Now when a new instance is launched from that image, it will have all of the same EBS data attached to it and all the configuration/installation that was done on the original instance. Now we can run multiple analyzers at once for different block ranges, periodically uploading and downloading from the S3 store so that all of our instances are in sync and not double-analyzing.

To transfer the newly-generated bytecode analysis CSV to S3, run:

aws s3 sync ./ethereumetl/export s3://ethereum-blockchain-analysis-svitali/ethereumetl/export

To pull any newly-uploaded bytecode analysis CSV's from S3, run:

aws s3 sync s3://ethereum-blockchain-analysis-svitali .

Alternatively, we can use the push-pull-s3.sh convenience script to push to and then pull from S3 (and, conversely, we can use pull-push.sh on the other instances to pull from S3 and then push up any progress).

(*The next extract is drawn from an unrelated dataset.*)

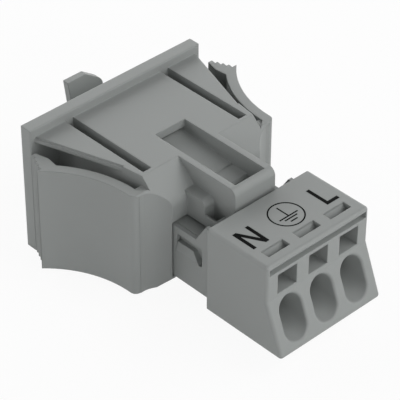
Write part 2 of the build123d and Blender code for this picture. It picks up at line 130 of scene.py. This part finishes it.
def moulded(name, base, flow):
    """Moulded plastic: slow flow clouds in colour and gloss, eroded grain and rounded edges"""
    material, start, shader = new_finish(name)
    place = start.node("TexCoord", output="Object")
    clouds = start.node("TexNoise", inputs={
        "Vector": place, "Scale": 1 / FLOW_SIZE, "Detail": FLOW_DETAIL,
    })
    grain = start.node("TexNoise", inputs={
        "Vector": place, "Scale": 1 / GRAIN_SIZE, "Detail": GRAIN_DETAIL,
    })
    rounded = start.node("Bevel", {"samples": EDGE_SAMPLES}, {"Radius": EDGE_RADIUS})
    skin = start.node("Bump", inputs={
        "Strength": 1.0, "Distance": GRAIN_HEIGHT, "Height": grain, "Normal": rounded,
    })
    gloss = clouds * ROUGHNESS_SPREAD + (NYLON_ROUGHNESS - ROUGHNESS_SPREAD / 2)
    feed(shader, Base_Color=clouds.blend(flow, base), Roughness=gloss)
    feed(shader, Normal=skin, Specular_IOR_Level=NYLON_SPECULAR)
    return material


def dress(material, *names):
    """Gives CAD nodes their finish"""
    for name in names:
        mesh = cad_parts[name].data
        mesh.materials.clear()
        mesh.materials.append(material)


dress(moulded("grey_nylon", GREY_NYLON, GREY_NYLON_FLOW), "snap_in_frame")

# Pin carrier and terminal housing: two more mouldings from the same grey granulate, so they
# differ from the frame only by the batch. The carrier's core, latch noses and lug show, and
# so do the housing's block and its two latched side tongues
CARRIER_GREY = (0.29, 0.304, 0.298)
CARRIER_GREY_FLOW = (0.279, 0.293, 0.287)
carrier_nylon = moulded("carrier_nylon", CARRIER_GREY, CARRIER_GREY_FLOW)
dress(carrier_nylon, "pin_carrier")
dress(moulded("housing_nylon", GREY_NYLON, GREY_NYLON_FLOW), "terminal_housing")

# Core roof of the carrier: a flat top that brings its core level with the side tongues, seen
# in the corners under the frame's cheeks. It is moulded with the carrier, and runs from the
# frame's opening for the tongues to the end plate at the terminal block
CORE_SIDE = 5.6 * MM
CORE_TOP = 0.6 * MM
ROOF_TOP = 1.4 * MM
ROOF_REAR, ROOF_FRONT = 14.6 * MM, 21.56 * MM
ROOF_RADIUS = 0.1 * MM
ROOF_STEPS = 6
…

To scrape, e.g., the block range 7000000 to 7499999 in the background, run:

export START_BLOCK=7000000
export END_BLOCK=7499999
nohup node --experimental-worker analyze-contract-code.js --start-block $START_BLOCK --end-block $END_BLOCK --threads 96 --debug --log-every 200&

If any of those block ranges has already been analyze (i.e., is already located in the contracts_analysis directory), the script will skip that batch. This is why it is important to always run the S3 sync commands on all instances whenever a contract analysis job completes on any of the instances, since this will push the new result up to S3 on the instance that generated the analysis and pull the new result for all other instances (so that they can avoid double-analyzing that block range).

To check the progress of the Oyente bulk analysis, run the convenience script ‘analysis-progress.sh’:

> bash ./analysis-progress.sh

Or tail the nohup.out to read the logging continuously in stdout

> tail nohup.out -f

When the batch completes, run:

bash ./push-pull-s3.sh

# Copy logs to `/logs` and reset nohup.out
cp nohup.out logs/log_oyente_${START_BLOCK}_${END_BLOCK}
rm nohup.out

And remember also to run bash ./pull-s3.sh on all other analyzer instances as well.